LJ: When you look back at the four years, I’d like to cite two, and they are very different in many ways. The first is a scientific finding that led to major policy changes, so it’s sort of that sweet spot of science and forming policy. The endangerment finding, the scientific finding that I was able to sign in December 2009, found that emissions of greenhouse gases are endangering public health and welfare. The finding itself was a scientific one, but because of the way the Clean Air Act is written, the finding is the basis for action. Once EPA makes a finding that a pollutant is actually endangering public health and welfare, EPA is obligated to act to address it.
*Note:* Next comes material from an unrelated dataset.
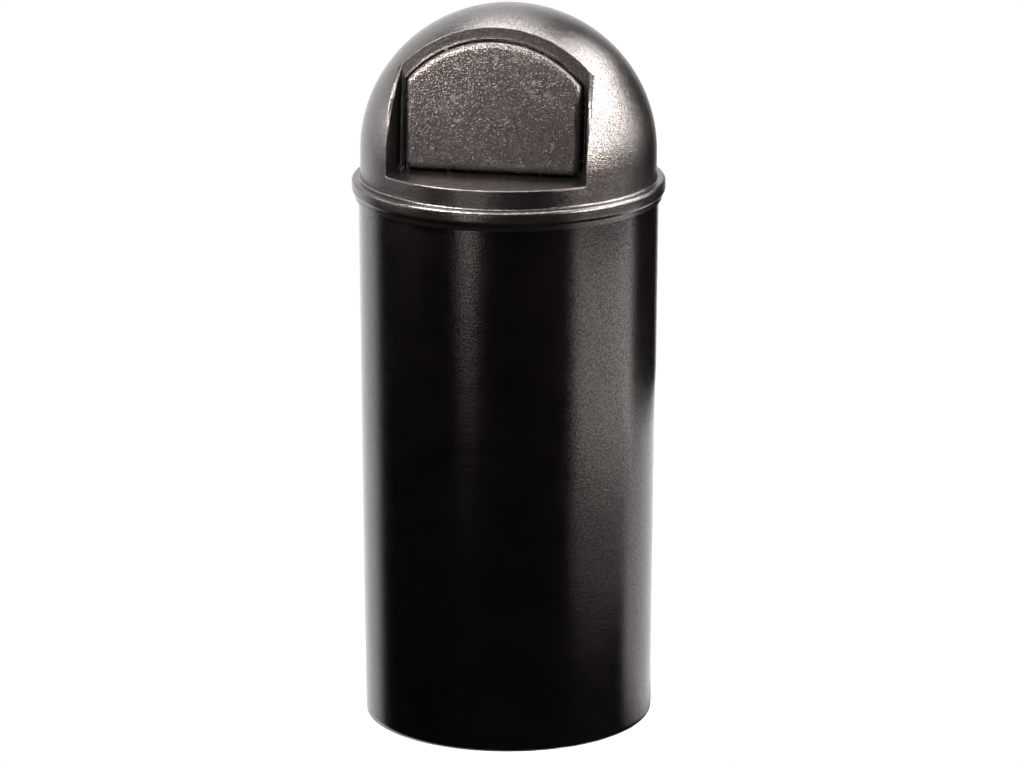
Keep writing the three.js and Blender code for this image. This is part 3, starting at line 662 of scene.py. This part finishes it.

So the president’s clean car standards are based on that finding, and any future regulation of power plants for greenhouse gases would be based on that finding.
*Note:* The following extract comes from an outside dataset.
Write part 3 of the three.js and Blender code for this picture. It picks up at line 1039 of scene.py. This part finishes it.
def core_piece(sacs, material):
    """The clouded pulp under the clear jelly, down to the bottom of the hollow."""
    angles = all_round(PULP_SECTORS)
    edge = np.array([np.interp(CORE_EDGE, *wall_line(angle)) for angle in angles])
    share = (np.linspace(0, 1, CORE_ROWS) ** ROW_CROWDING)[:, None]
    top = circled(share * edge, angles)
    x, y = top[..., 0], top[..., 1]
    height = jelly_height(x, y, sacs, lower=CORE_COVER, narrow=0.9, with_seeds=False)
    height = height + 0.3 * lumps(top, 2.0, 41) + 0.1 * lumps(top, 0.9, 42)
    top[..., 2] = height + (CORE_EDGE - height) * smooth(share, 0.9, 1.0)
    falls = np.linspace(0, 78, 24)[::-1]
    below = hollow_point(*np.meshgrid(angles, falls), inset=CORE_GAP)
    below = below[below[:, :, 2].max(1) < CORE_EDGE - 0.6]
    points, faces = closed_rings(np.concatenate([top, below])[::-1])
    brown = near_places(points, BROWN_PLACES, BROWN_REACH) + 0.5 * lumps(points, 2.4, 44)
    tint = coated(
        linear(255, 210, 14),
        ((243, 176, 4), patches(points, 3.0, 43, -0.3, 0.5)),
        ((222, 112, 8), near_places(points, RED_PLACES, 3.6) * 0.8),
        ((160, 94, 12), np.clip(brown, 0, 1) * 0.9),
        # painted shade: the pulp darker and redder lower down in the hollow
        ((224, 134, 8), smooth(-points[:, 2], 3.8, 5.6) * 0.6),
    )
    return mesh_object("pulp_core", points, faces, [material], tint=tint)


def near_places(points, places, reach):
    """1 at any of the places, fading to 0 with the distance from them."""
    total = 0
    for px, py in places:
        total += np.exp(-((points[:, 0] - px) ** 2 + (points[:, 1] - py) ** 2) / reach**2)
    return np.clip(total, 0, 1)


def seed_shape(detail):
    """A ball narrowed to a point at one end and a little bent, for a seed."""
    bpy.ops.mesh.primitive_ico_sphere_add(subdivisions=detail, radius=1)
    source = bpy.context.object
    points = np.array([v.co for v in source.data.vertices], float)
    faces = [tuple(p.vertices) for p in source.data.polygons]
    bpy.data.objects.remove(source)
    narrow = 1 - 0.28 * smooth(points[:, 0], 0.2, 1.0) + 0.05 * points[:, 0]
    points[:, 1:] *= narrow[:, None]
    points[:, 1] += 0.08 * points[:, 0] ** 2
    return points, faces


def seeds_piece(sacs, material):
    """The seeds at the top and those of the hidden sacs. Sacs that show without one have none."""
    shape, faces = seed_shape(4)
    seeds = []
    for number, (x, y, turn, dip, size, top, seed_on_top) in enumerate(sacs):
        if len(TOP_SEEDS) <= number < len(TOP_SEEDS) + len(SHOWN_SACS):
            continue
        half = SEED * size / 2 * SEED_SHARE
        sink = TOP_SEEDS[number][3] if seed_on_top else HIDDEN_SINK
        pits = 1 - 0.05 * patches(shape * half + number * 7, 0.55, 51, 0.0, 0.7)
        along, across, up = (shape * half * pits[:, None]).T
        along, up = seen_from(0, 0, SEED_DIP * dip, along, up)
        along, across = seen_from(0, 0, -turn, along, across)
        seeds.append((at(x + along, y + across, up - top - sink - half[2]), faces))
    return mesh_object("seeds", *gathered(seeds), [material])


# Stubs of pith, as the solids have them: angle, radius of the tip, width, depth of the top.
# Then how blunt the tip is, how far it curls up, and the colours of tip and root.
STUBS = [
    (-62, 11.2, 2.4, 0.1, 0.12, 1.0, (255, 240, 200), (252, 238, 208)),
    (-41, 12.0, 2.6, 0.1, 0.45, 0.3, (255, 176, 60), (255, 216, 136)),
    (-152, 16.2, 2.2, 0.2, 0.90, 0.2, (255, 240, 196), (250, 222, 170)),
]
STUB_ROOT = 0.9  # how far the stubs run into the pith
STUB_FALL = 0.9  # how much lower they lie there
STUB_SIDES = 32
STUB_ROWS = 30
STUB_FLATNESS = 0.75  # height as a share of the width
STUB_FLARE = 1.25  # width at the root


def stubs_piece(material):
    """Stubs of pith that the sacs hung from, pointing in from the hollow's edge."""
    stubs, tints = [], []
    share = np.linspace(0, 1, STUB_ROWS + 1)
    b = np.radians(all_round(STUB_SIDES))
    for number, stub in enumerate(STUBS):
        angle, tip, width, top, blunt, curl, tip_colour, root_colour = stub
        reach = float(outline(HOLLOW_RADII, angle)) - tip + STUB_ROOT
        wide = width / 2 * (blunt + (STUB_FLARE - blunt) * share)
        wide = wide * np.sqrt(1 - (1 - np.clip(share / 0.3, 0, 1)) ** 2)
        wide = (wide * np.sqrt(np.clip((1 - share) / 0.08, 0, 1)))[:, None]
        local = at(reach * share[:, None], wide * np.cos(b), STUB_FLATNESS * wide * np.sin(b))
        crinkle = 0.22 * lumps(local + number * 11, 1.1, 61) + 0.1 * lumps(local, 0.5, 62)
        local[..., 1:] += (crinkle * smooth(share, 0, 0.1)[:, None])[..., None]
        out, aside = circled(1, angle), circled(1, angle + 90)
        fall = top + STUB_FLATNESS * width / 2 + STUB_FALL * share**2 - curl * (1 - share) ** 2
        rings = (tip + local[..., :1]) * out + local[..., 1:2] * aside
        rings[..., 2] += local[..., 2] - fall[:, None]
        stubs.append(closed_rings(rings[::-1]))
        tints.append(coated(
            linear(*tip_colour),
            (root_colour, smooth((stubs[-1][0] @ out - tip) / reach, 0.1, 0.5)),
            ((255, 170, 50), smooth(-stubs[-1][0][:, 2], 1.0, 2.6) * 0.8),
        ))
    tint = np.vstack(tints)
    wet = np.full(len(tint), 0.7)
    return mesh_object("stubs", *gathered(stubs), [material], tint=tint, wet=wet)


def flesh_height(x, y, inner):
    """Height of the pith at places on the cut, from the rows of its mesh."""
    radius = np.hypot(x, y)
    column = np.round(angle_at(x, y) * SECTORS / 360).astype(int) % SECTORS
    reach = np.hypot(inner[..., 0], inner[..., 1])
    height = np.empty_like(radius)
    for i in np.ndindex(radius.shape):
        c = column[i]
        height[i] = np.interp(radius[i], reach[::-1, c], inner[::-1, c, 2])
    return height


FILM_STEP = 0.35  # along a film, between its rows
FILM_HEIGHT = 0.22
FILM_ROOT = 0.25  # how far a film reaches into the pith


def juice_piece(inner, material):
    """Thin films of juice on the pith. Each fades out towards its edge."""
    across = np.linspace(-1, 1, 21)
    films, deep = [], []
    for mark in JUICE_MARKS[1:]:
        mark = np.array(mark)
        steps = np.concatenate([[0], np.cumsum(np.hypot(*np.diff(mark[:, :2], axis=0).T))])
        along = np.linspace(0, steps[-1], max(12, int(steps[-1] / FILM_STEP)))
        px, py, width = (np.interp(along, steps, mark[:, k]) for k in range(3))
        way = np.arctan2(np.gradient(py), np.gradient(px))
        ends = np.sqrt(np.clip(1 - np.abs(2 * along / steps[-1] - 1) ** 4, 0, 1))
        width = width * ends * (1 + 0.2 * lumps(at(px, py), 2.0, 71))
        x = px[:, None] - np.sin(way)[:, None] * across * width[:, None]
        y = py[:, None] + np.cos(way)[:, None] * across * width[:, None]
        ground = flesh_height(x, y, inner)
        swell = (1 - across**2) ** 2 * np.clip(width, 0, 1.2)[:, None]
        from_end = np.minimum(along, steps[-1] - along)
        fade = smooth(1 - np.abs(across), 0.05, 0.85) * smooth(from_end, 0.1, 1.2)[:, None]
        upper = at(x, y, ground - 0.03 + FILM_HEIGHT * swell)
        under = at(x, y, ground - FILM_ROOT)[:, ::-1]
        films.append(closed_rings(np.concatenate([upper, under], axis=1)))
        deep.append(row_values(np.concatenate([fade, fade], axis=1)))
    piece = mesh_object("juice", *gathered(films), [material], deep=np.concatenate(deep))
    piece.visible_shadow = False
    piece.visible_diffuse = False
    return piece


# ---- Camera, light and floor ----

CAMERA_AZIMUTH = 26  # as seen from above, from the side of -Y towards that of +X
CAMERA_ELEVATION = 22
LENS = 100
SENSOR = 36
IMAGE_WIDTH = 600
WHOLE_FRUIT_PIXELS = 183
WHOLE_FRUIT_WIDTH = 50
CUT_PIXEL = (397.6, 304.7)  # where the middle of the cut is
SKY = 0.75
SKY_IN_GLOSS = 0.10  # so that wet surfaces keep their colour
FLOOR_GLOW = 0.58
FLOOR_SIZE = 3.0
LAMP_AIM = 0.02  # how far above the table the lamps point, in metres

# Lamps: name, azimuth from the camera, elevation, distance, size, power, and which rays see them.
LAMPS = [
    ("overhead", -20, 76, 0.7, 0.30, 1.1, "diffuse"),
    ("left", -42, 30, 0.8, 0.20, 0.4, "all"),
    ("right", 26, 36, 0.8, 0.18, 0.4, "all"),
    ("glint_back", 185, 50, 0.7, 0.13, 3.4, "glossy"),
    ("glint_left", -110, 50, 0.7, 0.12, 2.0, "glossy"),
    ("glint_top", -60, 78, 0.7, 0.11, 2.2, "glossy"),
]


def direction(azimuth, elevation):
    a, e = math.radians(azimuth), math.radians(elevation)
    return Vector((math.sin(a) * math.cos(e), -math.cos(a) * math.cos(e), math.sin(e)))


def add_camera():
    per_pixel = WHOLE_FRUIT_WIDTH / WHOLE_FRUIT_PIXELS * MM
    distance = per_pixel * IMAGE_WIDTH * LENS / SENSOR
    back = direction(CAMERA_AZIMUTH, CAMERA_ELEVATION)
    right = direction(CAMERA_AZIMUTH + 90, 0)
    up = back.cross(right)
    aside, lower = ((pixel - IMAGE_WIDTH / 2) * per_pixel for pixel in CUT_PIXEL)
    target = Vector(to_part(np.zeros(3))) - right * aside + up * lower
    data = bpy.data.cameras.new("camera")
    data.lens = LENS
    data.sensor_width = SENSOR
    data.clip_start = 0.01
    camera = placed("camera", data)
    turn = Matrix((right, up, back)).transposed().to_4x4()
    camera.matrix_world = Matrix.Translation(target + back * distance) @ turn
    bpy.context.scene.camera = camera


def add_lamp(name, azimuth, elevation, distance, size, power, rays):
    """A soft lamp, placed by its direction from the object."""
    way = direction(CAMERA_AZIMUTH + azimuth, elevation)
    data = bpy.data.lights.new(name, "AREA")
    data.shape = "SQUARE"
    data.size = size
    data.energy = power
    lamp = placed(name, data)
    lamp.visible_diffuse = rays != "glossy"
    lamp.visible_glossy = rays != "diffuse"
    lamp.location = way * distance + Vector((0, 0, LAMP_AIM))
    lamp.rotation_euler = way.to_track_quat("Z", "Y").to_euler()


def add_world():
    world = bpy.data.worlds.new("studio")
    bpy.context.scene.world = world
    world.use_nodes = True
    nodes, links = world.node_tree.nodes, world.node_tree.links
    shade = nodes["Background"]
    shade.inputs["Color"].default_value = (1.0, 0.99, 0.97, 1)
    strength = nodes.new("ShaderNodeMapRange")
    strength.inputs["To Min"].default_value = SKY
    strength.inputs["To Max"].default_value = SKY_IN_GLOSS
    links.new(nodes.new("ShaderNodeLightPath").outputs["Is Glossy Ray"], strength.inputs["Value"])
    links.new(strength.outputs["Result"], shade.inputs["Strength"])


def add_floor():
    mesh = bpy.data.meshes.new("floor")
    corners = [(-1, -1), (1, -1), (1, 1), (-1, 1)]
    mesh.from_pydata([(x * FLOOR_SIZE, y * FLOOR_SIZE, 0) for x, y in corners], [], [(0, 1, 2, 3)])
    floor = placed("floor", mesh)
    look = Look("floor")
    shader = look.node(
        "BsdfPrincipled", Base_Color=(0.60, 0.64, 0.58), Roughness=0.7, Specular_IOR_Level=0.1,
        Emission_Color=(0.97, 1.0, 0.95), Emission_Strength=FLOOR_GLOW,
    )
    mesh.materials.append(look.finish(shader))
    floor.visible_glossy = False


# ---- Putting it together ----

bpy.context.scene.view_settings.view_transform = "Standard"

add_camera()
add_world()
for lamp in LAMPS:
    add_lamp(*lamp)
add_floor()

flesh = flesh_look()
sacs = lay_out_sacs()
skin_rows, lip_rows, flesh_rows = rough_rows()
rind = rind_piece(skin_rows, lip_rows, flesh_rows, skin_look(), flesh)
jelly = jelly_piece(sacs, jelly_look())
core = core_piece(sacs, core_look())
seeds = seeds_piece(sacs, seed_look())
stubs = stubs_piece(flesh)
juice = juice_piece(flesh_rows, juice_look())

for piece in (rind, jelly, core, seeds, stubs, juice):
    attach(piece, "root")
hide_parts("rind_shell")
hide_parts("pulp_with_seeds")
And the second one is totally different. One of our several priorities was expanding the conversation on the environment and working for environmental justice. It was essentially the idea that the environment was from the start a populace movement: It was built on listening to and activating the concerns of the American people about the safety and health of their environment, the cleanliness of our water or air. My belief is — and I think many people agree now — that broadening the basis for environmental issues is extremely important. This includes bringing new voices into the coalition, committees of color, communities that might be marginalized, and also, everyday people who might not say, ‘I’m an environmentalist,’ but who respond and resonate when they hear how environmental issues affect their prosperity and their health.
DP: In December, the Washington Post reported that your name was floated as a potential candidate for the Princeton presidency. What was your reaction to this article?
LJ: I smiled. Who wouldn’t smile at humor like that? It’s certainly not a bad thing to be thought of as among the core people that would ever even be considered, so it’s lovely. But I knew then that it was just speculation.
DP: Would you potentially be interested in the Princeton presidency?
LJ: I think Princeton has some great candidates and so, as flattered as I am, I don’t think that’s the likely next thing for me. That’s not because of the lack of care and concern for this university. I hope to be able to, in my now post-public service time, try to be impactful on the community and helpful to it.
DP: What is your opinion on the articles recently published by Anne-Marie Slaughter ’80 and Susan Patton ’77?
LJ: I definitely read Slaughter’s. I haven’t read Patton’s. I can’t believe it, so I’m not going to comment on them except to say that it’s just funny to me that those are the loudest discussions coming out of this campus right now. Maybe it’s just some pent-up things people have needed to say but I’ve got a feeling that Princeton women and men can speak for themselves on those issues.
DP: What's one part of your agenda you weren't able to accomplish as EPA administrator that you wish you had?
LJ: Part of the decision [I made] with the president about timing and leaving is being able to reconcile yourself with the fact that it’s a road and a journey, it’s not a destination … And so I wish the president’s nominee, Gina McCarthy, all the best — another woman from a neighboring state. I can name any number of things, but if I were staying, I know that the priorities would switch. We would continually work to broaden the conversation and bring more people into working with the environment and giving communities voices at the table. Some of [the challenges] were fiscal, obviously. [Washington’s] convulsions around sequestration make it difficult. So the only thing, in some ways, I regret is more that the agency is going through — like much of federal government — tough times. I worked there for 22-plus years altogether, and you think of your colleagues and former colleagues and you just wish them well as they go through this time.
DP: Where do you see yourself going after your time off? Have you received any other offers for the future?
LJ: I’m hoping that I’ll be making some decisions and then some announcements. Or at least, decisions. I don’t know if we’ll be doing formal announcements, and I’ll sort of decide on the path forward in the next weeks, so more to come.
DP: Has anyone from the Princeton presidential search committee contacted you?
LJ: [Laughs] Yes, but that is an unfair question. I was honored as many Princeton [alumni] were to have a chance to talk to the members of the community. They did a nice sweep in Washington — just gauging from alumni — and it was just an honor that they came to talk to me, [saying,] “What do you think is important in the next president?” And I know they were very involved in doing that with students as well. So kudos to them on the process, which is very open and participatory. But it makes it sound different than it is to say ‘Yes, I was contacted,’ because that was the nature of it.
DP: Do you see yourself getting more involved in New Jersey politics?
LJ: You know, you never say never, but right now, the issues that I have given my career to thus far, which are the environment and the broader issue of sustainability, are the ones that animate me. And so I know that anything I do next is going to be about those issues because I think they’re vitally important to our health and our economy and our future as a country.